With the recent shift of attention to Syria, a new artificial focus of discussion has emerged among Western pundits, namely, whether the Sykes-Picot agreement between the British and the French during the First World War is in the process of “unravelling”. Most commentators seem to think it is, with a particular emphasis on the supposed role of Sykes-Picot in determining the modern boundary between Iraq and Syria. As a consequence of this perspective, the ragtag of bandits and terrorists that is also known as the Islamic State of Iraq and al-Sham (ISIS) end up being portrayed, explicitly or implicitly, as the implementers of some kind of deep-rooted popular urge for pan-Arab and pan-Islamic unity that supposedly pulls the Syrian and Iraqi peoples towards each other.

Here is why the current focus on Sykes Picot is misguided.

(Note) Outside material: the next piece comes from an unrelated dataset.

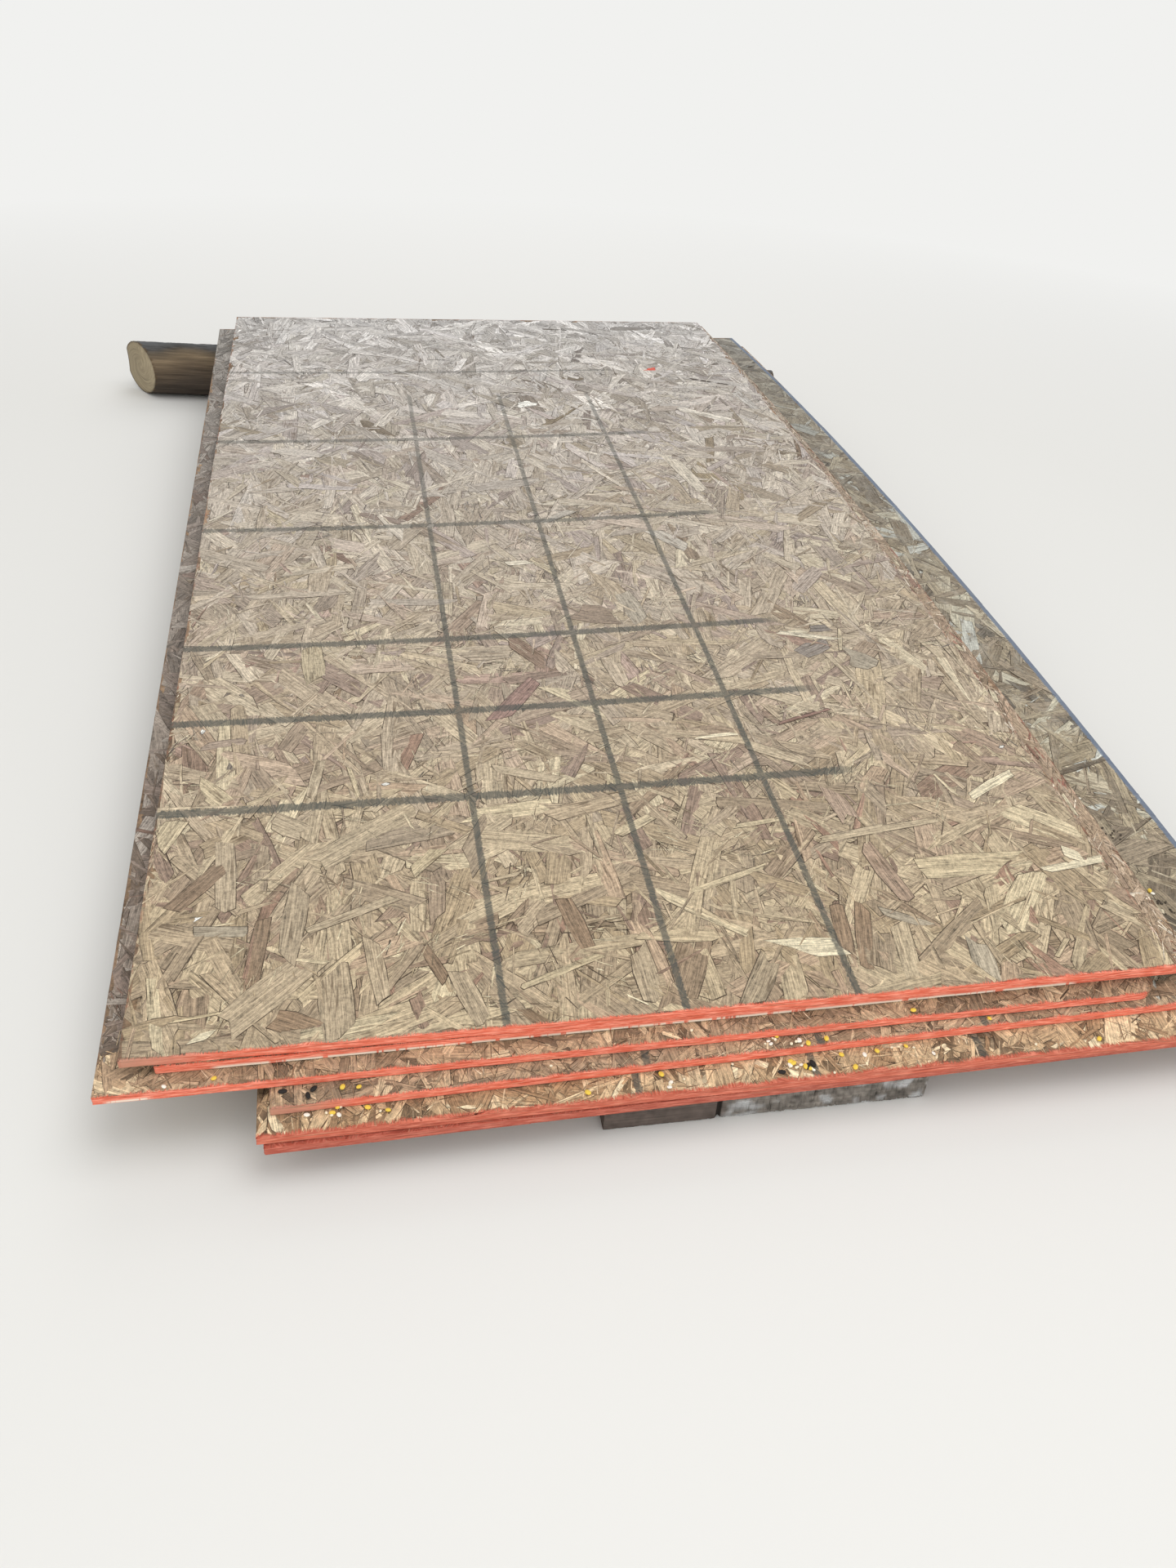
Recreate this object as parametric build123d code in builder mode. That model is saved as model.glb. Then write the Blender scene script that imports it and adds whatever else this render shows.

1. The Sykes-Picot Agreement Is Not What Many People Think It Is. When it was concluded in 1916, the main idea behind the agreement was to secure annexation of certain coastal areas that were deemed to be of particular interest to the allies, especially Basra for the British and the coastland between Lebanon and Cilicia for the French (the Russians were accorded control of the Straits for similar reasons). The truly important aspect of the Sykes-Picot map were therefore the areas of exclusive control along the coasts – British in Acre/Haifa and Basra (naval interest playing a key role); French in Lebanon and north to Alexandretta in Turkey (the location of Christian minorities was accorded much importance). By way of contrast, the details of demarcation in the interior – where a more informal form of British and French influence was envisaged – was accorded less importance at the time. Furthermore, scholars such as Eliezer Tauber and Nelida Fuccaro have convincingly demonstrated that local politics, not the rough lines of Sykes Picot, governed the final details regarding the disposal of border areas between Syria and Iraq like Abu Kamal and Jabal Sinjar during the 1920s. Conversely, local resistance against Sykes Picot at the time was mainly framed as a protest against the way in which the agreement  divided what was perceived as  “historical Syria” by isolating the coastal fringe including Lebanon and the Alawite lands from Damascus. The desire for union between Iraq and Syria, by way of contrast, was not such a central theme. By December 1918, the Covenant society loyal to the Hashemite princes, probably the most pan-Arab force of the day, had itself fragmented into Syrian and Iraqi branches, quite without the help of foreign officers. To the extent that cross-border irredentism continued to survive in the 1920s and the 1930s, it mostly had the character of local regionalisms rather than popular movements for Syrian-Iraqi unity. In particular, the territory along the Euphrates from Ana in Iraq north to Raqqa in Syria remained the subject of some turbulence, with Raqqa often enumerated among Iraqi nationalists as a maximum objective of western expansion. Similarly, Hanna Batatu identified a degree of interwar regionalism linking Mosul in Iraq and Aleppo in Syria as a result of the way new borders cut across that old trade region. At no point, though, did any viable separatist or irredentist party emerge.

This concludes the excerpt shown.